US judge questions DOJ, Google in antitrust trial

US judge questions DOJ, Google in antitrust trial
WASHINGTON: A US judge on Thursday pushed against the central pleas of both US govt and Google lawyers as he heard closing arguments at a landmark antitrust trial. Federal judge Amit Mehta, whose decision is not expected until later in the year, raised his questions during two days of hearings that come six months after the conclusion of testimony.
The case is the first of five major lawsuits by the US govt to reach trial, with Meta, Amazon, Apple and a separate case against Google also heading for federal court.

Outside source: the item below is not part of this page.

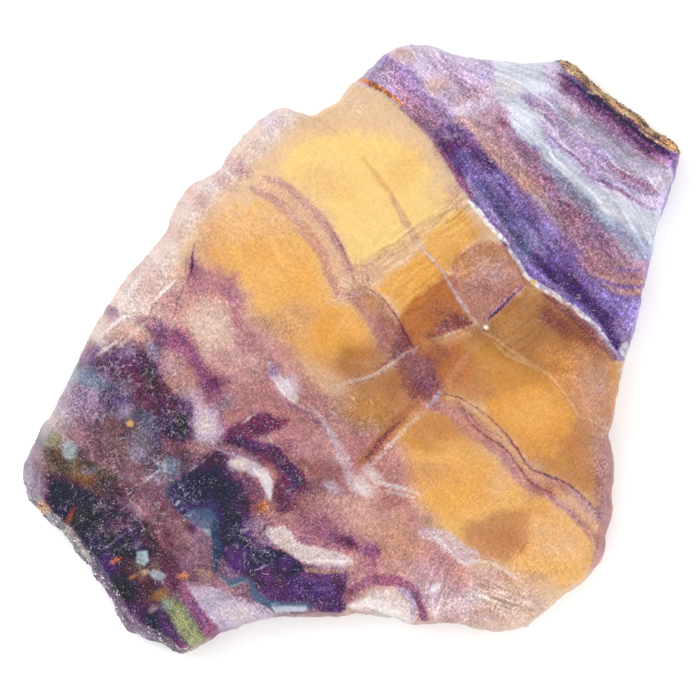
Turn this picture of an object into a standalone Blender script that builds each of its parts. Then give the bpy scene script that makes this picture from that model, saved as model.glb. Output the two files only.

The trial is the first time the US department of justice (DoJ) has faced a big tech company in court since Microsoft was targeted more than two decades ago over the dominance of its Windows operating system. At the heart of the govt’s case is the massive payments made by Google to Apple and other firms to keep its search engine as the default on iPhones, web browsers and other products. In 2022, Google paid Apple $20 billion for the default status, documents unsealed this week showed.
DoJ lawyers allege that Google achieved and perpetuated its dominance through these default deals that also expanded to Samsung and other device makers. But Mehta expressed doubts that the case had sufficiently demonstrated the negative consequences necessary to deem the deals anti-competitive according to US law and precedent. Mehta also said the Google case was very different from Microsoft’s as it did not involve agreements to outright exclude competing browsers and other products.
He also poked holes in Google’s defence, wondering how any rival search engine could win access to default deals if the cost would require tens of billions of dollars.